GOAL
Take the material below and write it all out again exactly.

COLLECTED MATERIAL

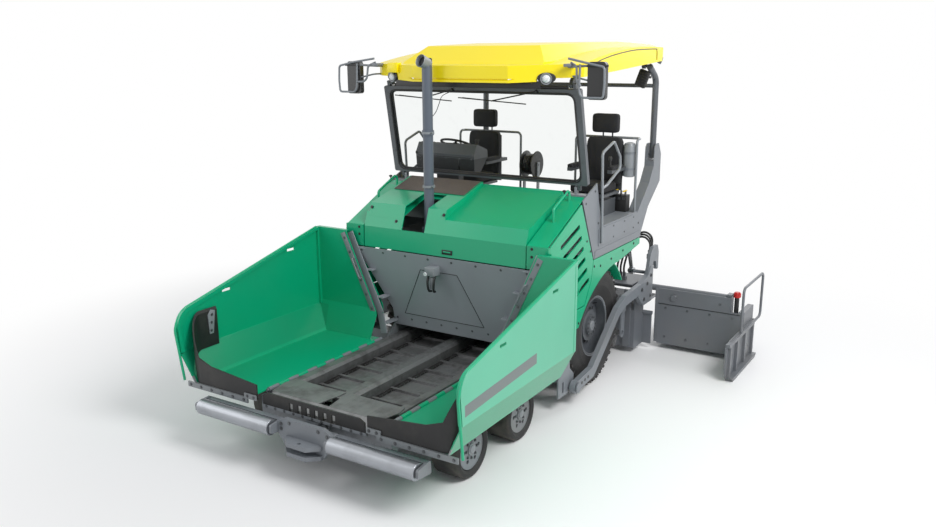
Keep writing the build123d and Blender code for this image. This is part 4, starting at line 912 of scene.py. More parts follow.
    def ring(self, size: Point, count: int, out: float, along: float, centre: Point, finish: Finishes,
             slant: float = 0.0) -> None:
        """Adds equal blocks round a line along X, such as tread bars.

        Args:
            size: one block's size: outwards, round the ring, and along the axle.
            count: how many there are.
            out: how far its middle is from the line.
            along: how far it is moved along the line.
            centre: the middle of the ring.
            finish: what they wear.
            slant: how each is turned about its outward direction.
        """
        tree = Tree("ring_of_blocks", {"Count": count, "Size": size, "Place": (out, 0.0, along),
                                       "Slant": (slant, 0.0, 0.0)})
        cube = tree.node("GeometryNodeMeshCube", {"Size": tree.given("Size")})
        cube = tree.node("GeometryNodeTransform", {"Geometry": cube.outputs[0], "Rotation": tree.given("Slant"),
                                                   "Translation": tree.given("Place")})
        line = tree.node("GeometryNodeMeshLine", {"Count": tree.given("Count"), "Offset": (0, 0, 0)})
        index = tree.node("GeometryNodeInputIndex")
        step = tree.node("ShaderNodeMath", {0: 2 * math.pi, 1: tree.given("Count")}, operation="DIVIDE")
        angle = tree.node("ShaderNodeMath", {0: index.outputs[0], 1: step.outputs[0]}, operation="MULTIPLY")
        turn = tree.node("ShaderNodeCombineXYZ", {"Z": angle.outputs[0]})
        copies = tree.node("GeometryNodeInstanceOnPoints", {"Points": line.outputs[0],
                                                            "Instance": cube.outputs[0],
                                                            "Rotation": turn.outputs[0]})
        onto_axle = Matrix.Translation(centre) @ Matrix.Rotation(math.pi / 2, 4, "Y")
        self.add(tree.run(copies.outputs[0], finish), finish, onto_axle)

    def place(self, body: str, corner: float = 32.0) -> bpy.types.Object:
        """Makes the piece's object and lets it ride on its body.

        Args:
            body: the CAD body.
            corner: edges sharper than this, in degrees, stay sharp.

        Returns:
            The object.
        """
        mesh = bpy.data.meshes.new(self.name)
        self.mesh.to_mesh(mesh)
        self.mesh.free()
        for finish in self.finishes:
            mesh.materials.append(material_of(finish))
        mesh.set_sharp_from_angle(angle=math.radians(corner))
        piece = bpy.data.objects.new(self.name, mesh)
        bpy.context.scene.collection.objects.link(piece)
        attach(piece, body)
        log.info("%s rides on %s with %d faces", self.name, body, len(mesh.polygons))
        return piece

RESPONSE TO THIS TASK
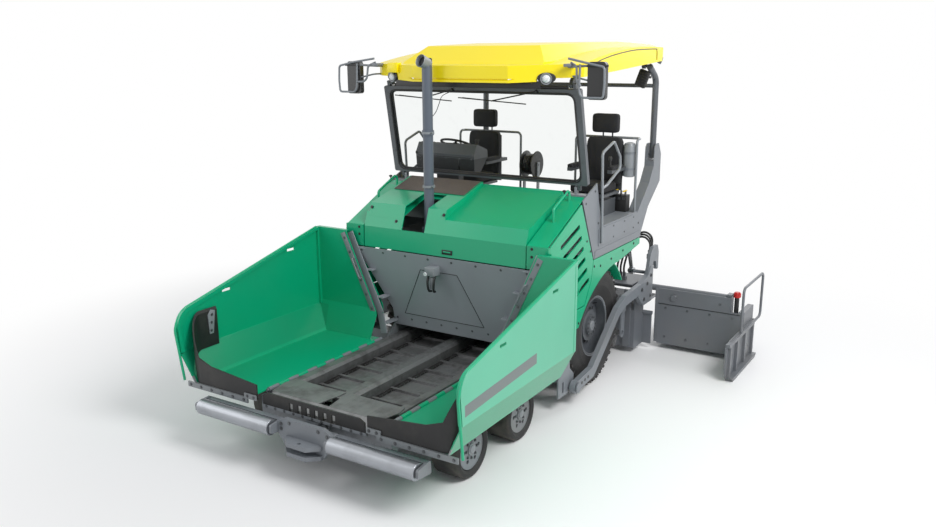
Keep writing the build123d and Blender code for this image. This is part 4, starting at line 912 of scene.py. More parts follow.
    def ring(self, size: Point, count: int, out: float, along: float, centre: Point, finish: Finishes,
             slant: float = 0.0) -> None:
        """Adds equal blocks round a line along X, such as tread bars.

        Args:
            size: one block's size: outwards, round the ring, and along the axle.
            count: how many there are.
            out: how far its middle is from the line.
            along: how far it is moved along the line.
            centre: the middle of the ring.
            finish: what they wear.
            slant: how each is turned about its outward direction.
        """
        tree = Tree("ring_of_blocks", {"Count": count, "Size": size, "Place": (out, 0.0, along),
                                       "Slant": (slant, 0.0, 0.0)})
        cube = tree.node("GeometryNodeMeshCube", {"Size": tree.given("Size")})
        cube = tree.node("GeometryNodeTransform", {"Geometry": cube.outputs[0], "Rotation": tree.given("Slant"),
                                                   "Translation": tree.given("Place")})
        line = tree.node("GeometryNodeMeshLine", {"Count": tree.given("Count"), "Offset": (0, 0, 0)})
        index = tree.node("GeometryNodeInputIndex")
        step = tree.node("ShaderNodeMath", {0: 2 * math.pi, 1: tree.given("Count")}, operation="DIVIDE")
        angle = tree.node("ShaderNodeMath", {0: index.outputs[0], 1: step.outputs[0]}, operation="MULTIPLY")
        turn = tree.node("ShaderNodeCombineXYZ", {"Z": angle.outputs[0]})
        copies = tree.node("GeometryNodeInstanceOnPoints", {"Points": line.outputs[0],
                                                            "Instance": cube.outputs[0],
                                                            "Rotation": turn.outputs[0]})
        onto_axle = Matrix.Translation(centre) @ Matrix.Rotation(math.pi / 2, 4, "Y")
        self.add(tree.run(copies.outputs[0], finish), finish, onto_axle)

    def place(self, body: str, corner: float = 32.0) -> bpy.types.Object:
        """Makes the piece's object and lets it ride on its body.

        Args:
            body: the CAD body.
            corner: edges sharper than this, in degrees, stay sharp.

        Returns:
            The object.
        """
        mesh = bpy.data.meshes.new(self.name)
        self.mesh.to_mesh(mesh)
        self.mesh.free()
        for finish in self.finishes:
            mesh.materials.append(material_of(finish))
        mesh.set_sharp_from_angle(angle=math.radians(corner))
        piece = bpy.data.objects.new(self.name, mesh)
        bpy.context.scene.collection.objects.link(piece)
        attach(piece, body)
        log.info("%s rides on %s with %d faces", self.name, body, len(mesh.polygons))
        return piece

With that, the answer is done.